→ Your task: Repeat only the lines running from the beginning of the material through the line that contains "leave_edit()".

→ Material:

-- Start --

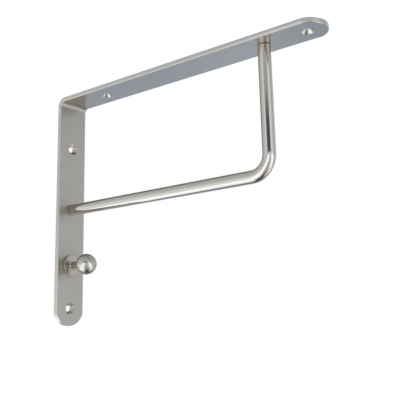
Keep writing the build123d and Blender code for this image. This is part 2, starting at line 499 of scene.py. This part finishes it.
def wind_thread(core, diameter, length, neck, tip_taper):
    """One sharp ridge wound round the core, closed at both ends and sunk a little into it."""
    bpy.ops.object.select_all(action="DESELECT")
    bpy.ops.mesh.primitive_circle_add(vertices=3, radius=1.0, fill_type="NOTHING")
    thread = bpy.context.object
    start = -length + tip_taper + SCREW_THREAD_PITCH / 2
    ridge = (
        (core - SCREW_THREAD_SINK, start - SCREW_RIDGE_SHARE * SCREW_THREAD_PITCH),
        (diameter / 2, start),
        (core - SCREW_THREAD_SINK, start + SCREW_RIDGE_SHARE * SCREW_THREAD_PITCH),
    )
    for vertex, (out, up) in zip(thread.data.vertices, ridge):
        vertex.co = (out, 0.0, up)
    winding = thread.modifiers.new("winding", "SCREW")
    winding.axis = "Z"
    winding.angle = 2 * math.pi
    winding.screw_offset = SCREW_THREAD_PITCH
    winding.iterations = int((neck - SCREW_THREAD_PITCH - start) / SCREW_THREAD_PITCH)
    winding.steps = SCREW_THREAD_STEPS
    winding.render_steps = SCREW_THREAD_STEPS
    bpy.ops.object.modifier_apply(modifier="winding")
    enter_edit("SELECT")
    bpy.ops.mesh.remove_doubles(threshold=0.000001)
    bpy.ops.mesh.fill_holes(sides=3)
    bpy.ops.mesh.select_all(action="SELECT")
    bpy.ops.mesh.normals_make_consistent(inside=False)
    leave_edit()


def countersunk_socket_screw(name, diameter, head_diameter, length, key, key_depth):
    """Stands head up with the middle of its head's top at the origin."""
    core = diameter / 2 - SCREW_THREAD_DEPTH
    neck = -(head_diameter - diameter) / 2 - SCREW_HEAD_RIM
    tip_taper = 2 * SCREW_THREAD_DEPTH
    screw = head_and_core(name, core, diameter, head_diameter, length, neck, tip_taper)
    cut_socket(screw, key, key_depth)
    wind_thread(core, diameter, length, neck, tip_taper)

    # The thread is still selected, and becomes part of the screw
    screw.select_set(True)
    bpy.context.view_layer.objects.active = screw
    bpy.ops.object.join()
    bpy.ops.object.shade_smooth_by_angle(angle=math.radians(SCREW_SMOOTH_ANGLE))
    screw.data.materials.clear()
    screw.data.materials.append(screw_finish)
    return screw


def drive_home(screw, node, turn):
    """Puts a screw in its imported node's place: its head faces the wall or the shelf."""
    low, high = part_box(node)
    seat = (Vector(low) + Vector(high)) / 2
    if turn:
        seat.y = high[1]
    else:
        seat.z = high[2]
    screw.data.transform(Matrix.Translation(seat) @ Matrix.Rotation(math.radians(turn), 4, "X"))
    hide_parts(node)
    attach(screw, "root")


rail_wall = countersunk_socket_screw("threaded_rail_wall_screw", **RAIL_SCREW)
rail_shelf = rail_wall.copy()
rail_shelf.data = rail_wall.data.copy()
rail_shelf.name = "threaded_rail_shelf_screw"
bpy.context.collection.objects.link(rail_shelf)
knob_back = countersunk_socket_screw("threaded_knob_screw", **KNOB_SCREW)
drive_home(rail_wall, "rail_wall_screw", -90.0)
drive_home(rail_shelf, "rail_shelf_screw", 0.0)
drive_home(knob_back, "knob_screw", -90.0)


# Studio
def window(tree, value, start, end, start_edge, end_edge):
    """One between start and end, fading out over the two edges."""
    rise = spread(tree, value, start - start_edge, start + start_edge, 0.0, 1.0, "SMOOTHSTEP")
    fall = spread(tree, value, end - end_edge, end + end_edge, 1.0, 0.0, "SMOOTHSTEP")
    return sum_up(tree, "MULTIPLY", rise, fall)


def patch(tree, turn, height, turns, heights, leans=(0.0, 0.0)):
    """One in a part of the room and zero outside it."""
    start, end, start_edge, end_edge = turns
    from_start = sum_up(tree, "SUBTRACT", turn, sum_up(tree, "MULTIPLY", height, leans[0]))
    from_end = sum_up(tree, "SUBTRACT", turn, sum_up(tree, "MULTIPLY", height, leans[1]))
    rise = spread(tree, from_start, start - start_edge, start + start_edge, 0.0, 1.0, "SMOOTHSTEP")
    fall = spread(tree, from_end, end - end_edge, end + end_edge, 1.0, 0.0, "SMOOTHSTEP")
    upright = window(tree, height, *heights)
    return sum_up(tree, "MULTIPLY", sum_up(tree, "MULTIPLY", rise, fall), upright)


def merged_patches(tree, turn, height, parts, strength):
    """Parts that run into one another without adding up, at one strength."""
    merged = patch(tree, turn, height, *parts[0])
    for part in parts[1:]:
        merged = sum_up(tree, "MAXIMUM", merged, patch(tree, turn, height, *part))
    return sum_up(tree, "MULTIPLY", merged, strength)


def room_strength(tree, turn, height):
    """How bright the room is in each direction."""
    walls = add_node(tree, "ShaderNodeValToRGB")
    stops = walls.color_ramp.elements
    for level, grey in WALL_GREYS:
        stops.new((level + 90.0) / 180.0).color = (grey, grey, grey, 1.0)
    stops.remove(stops[0])
    stops.remove(stops[-1])
    tree.links.new(spread(tree, height, -90.0, 90.0), walls.inputs["Fac"])
    strength = walls.outputs["Color"]
    for part, share in WALL_PARTS:
        changed = spread(tree, patch(tree, turn, height, *part), 0.0, 1.0, 1.0, share)
        strength = sum_up(tree, "MULTIPLY", strength, changed)

    for parts, light in LIGHTS:
        strength = sum_up(tree, "ADD", strength, merged_patches(tree, turn, height, parts, light))
    panels = merged_patches(tree, turn, height, PANELS, PANEL_STRENGTH)
    strength = sum_up(tree, "MAXIMUM", strength, panels)

    high_gap = sum_up(tree, "MULTIPLY", patch(tree, turn, height, *HIGH_GAP), HIGH_GAP_DEPTH)
    gap = sum_up(tree, "MAXIMUM", patch(tree, turn, height, *LOW_GAP), high_gap)
    return sum_up(tree, "MULTIPLY", strength, spread(tree, gap, 0.0, 1.0, 1.0, GAP_LIGHT))


def room_colour(tree, turn, height):
    cooler = add_node(tree, "ShaderNodeMix", data_type="RGBA")
    cooler.inputs["A"].default_value = (*DAYLIGHT, 1.0)
    cooler.inputs["B"].default_value = (*COOL_GREY, 1.0)
    tree.links.new(patch(tree, turn, height, *COOL_WALL), cooler.inputs["Factor"])
    warmer = add_node(tree, "ShaderNodeMix", data_type="RGBA")
    tree.links.new(cooler.outputs["Result"], warmer.inputs["A"])
    warmer.inputs["B"].default_value = (*WARM_GREY, 1.0)
    tree.links.new(patch(tree, turn, height, *WARM_FLOOR), warmer.inputs["Factor"])
    return warmer.outputs["Result"]


def white_room():
    """White to the camera. The metal sees a pale room with a large soft light on each side of the camera."""
    world = bpy.data.worlds.new("white room")
    bpy.context.scene.world = world
    world.use_nodes = True
    tree = world.node_tree
    tree.nodes.clear()
    output = add_node(tree, "ShaderNodeOutputWorld")
    ways = split_place(tree, add_node(tree, "ShaderNodeTexCoord").outputs["Generated"])
    turn = sum_up(tree, "DEGREES", sum_up(tree, "ARCTAN2", ways["Y"], ways["X"]))
    turn = sum_up(tree, "MODULO", sum_up(tree, "ADD", turn, 360.0 + TURN_CUT), 360.0)
    turn = sum_up(tree, "SUBTRACT", turn, TURN_CUT)
    height = sum_up(tree, "DEGREES", sum_up(tree, "ARCSINE", ways["Z"]))

    seen = add_node(tree, "ShaderNodeBackground")
    tree.links.new(room_colour(tree, turn, height), seen.inputs["Color"])
    tree.links.new(room_strength(tree, turn, height), seen.inputs["Strength"])
    plain = add_node(tree, "ShaderNodeBackground")
    plain.inputs["Color"].default_value = (1.0, 1.0, 1.0, 1.0)
    plain.inputs["Strength"].default_value = 1.0
    mix = add_node(tree, "ShaderNodeMixShader")
    tree.links.new(add_node(tree, "ShaderNodeLightPath").outputs["Is Camera Ray"], mix.inputs["Fac"])
    tree.links.new(seen.outputs["Background"], mix.inputs[1])
    tree.links.new(plain.outputs["Background"], mix.inputs[2])
    tree.links.new(mix.outputs["Shader"], output.inputs["Surface"])


def pale_floor():
    """Pale paint near the bracket, where its shadow falls, fading to the white of the room further out."""
    bpy.ops.object.select_all(action="DESELECT")
    bpy.ops.mesh.primitive_plane_add(size=FLOOR_SIZE, location=(0.0, 0.0, FLOOR_HEIGHT))
    floor = bpy.context.object
    floor.name = "studio_floor"
    material, tree = new_material("pale studio floor")
    output = add_node(tree, "ShaderNodeOutputMaterial")
    paint = add_node(tree, "ShaderNodeBsdfDiffuse")
    paint.inputs["Color"].default_value = (*FLOOR_PAINT, 1.0)
    white = add_node(tree, "ShaderNodeEmission")
    white.inputs["Color"].default_value = (1.0, 1.0, 1.0, 1.0)
    white.inputs["Strength"].default_value = 1.0
    distance = distance_from_middle(tree, add_node(tree, "ShaderNodeTexCoord").outputs["Object"])
    far = spread(tree, distance, *FLOOR_FADE, 0.0, 1.0, "SMOOTHSTEP")
    camera_ray = add_node(tree, "ShaderNodeLightPath").outputs["Is Camera Ray"]
    mix = add_node(tree, "ShaderNodeMixShader")
    tree.links.new(sum_up(tree, "MULTIPLY", far, camera_ray), mix.inputs["Fac"])
    tree.links.new(paint.outputs["BSDF"], mix.inputs[1])
    tree.links.new(white.outputs["Emission"], mix.inputs[2])
    tree.links.new(mix.outputs["Shader"], output.inputs["Surface"])
    floor.data.materials.append(material)
    floor.visible_glossy = False
    floor.visible_shadow = False


def overhead_light():
    """A soft light above that casts the shadow on the floor and leaves no mark in the metal."""
    lamp = bpy.data.lights.new("overhead light", "AREA")
    lamp.size = LAMP_SIZE
    lamp.energy = LAMP_POWER
    lamp.color = [share / max(DAYLIGHT) for share in DAYLIGHT]
    stand = bpy.data.objects.new("overhead light", lamp)
    bpy.context.collection.objects.link(stand)
    stand.location = LAMP_PLACE
    stand.visible_glossy = False


def set_camera():
    """Stands low, to the left of the arm's tip, and looks up at the arm's underside."""
    camera = bpy.data.cameras.new("camera")
    camera.sensor_width = CAMERA_SENSOR
    camera.lens = CAMERA_LENS
    camera.shift_x, camera.shift_y = CAMERA_SHIFT
    stand = bpy.data.objects.new("camera", camera)
    bpy.context.collection.objects.link(stand)
    turn = Matrix.Rotation(math.radians(CAMERA_TURN), 4, "Z")
    tilt = Matrix.Rotation(math.radians(CAMERA_TILT), 4, "X")
    roll = Matrix.Rotation(math.radians(CAMERA_ROLL), 4, "Z")
    stand.matrix_world = Matrix.Translation(CAMERA_PLACE) @ turn @ tilt @ roll
    bpy.context.scene.camera = stand


set_camera()
white_room()
pale_floor()
overhead_light()

bpy.context.scene.view_settings.view_transform = "Standard"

-- End --

→ Correct output:
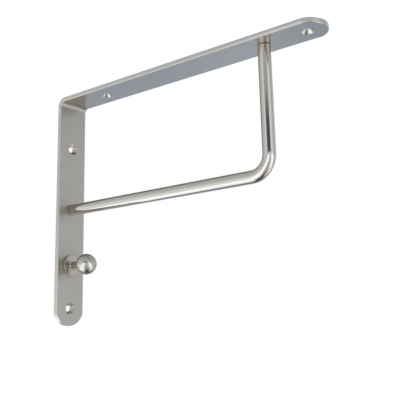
Keep writing the build123d and Blender code for this image. This is part 2, starting at line 499 of scene.py. This part finishes it.
def wind_thread(core, diameter, length, neck, tip_taper):
    """One sharp ridge wound round the core, closed at both ends and sunk a little into it."""
    bpy.ops.object.select_all(action="DESELECT")
    bpy.ops.mesh.primitive_circle_add(vertices=3, radius=1.0, fill_type="NOTHING")
    thread = bpy.context.object
    start = -length + tip_taper + SCREW_THREAD_PITCH / 2
    ridge = (
        (core - SCREW_THREAD_SINK, start - SCREW_RIDGE_SHARE * SCREW_THREAD_PITCH),
        (diameter / 2, start),
        (core - SCREW_THREAD_SINK, start + SCREW_RIDGE_SHARE * SCREW_THREAD_PITCH),
    )
    for vertex, (out, up) in zip(thread.data.vertices, ridge):
        vertex.co = (out, 0.0, up)
    winding = thread.modifiers.new("winding", "SCREW")
    winding.axis = "Z"
    winding.angle = 2 * math.pi
    winding.screw_offset = SCREW_THREAD_PITCH
    winding.iterations = int((neck - SCREW_THREAD_PITCH - start) / SCREW_THREAD_PITCH)
    winding.steps = SCREW_THREAD_STEPS
    winding.render_steps = SCREW_THREAD_STEPS
    bpy.ops.object.modifier_apply(modifier="winding")
    enter_edit("SELECT")
    bpy.ops.mesh.remove_doubles(threshold=0.000001)
    bpy.ops.mesh.fill_holes(sides=3)
    bpy.ops.mesh.select_all(action="SELECT")
    bpy.ops.mesh.normals_make_consistent(inside=False)
    leave_edit()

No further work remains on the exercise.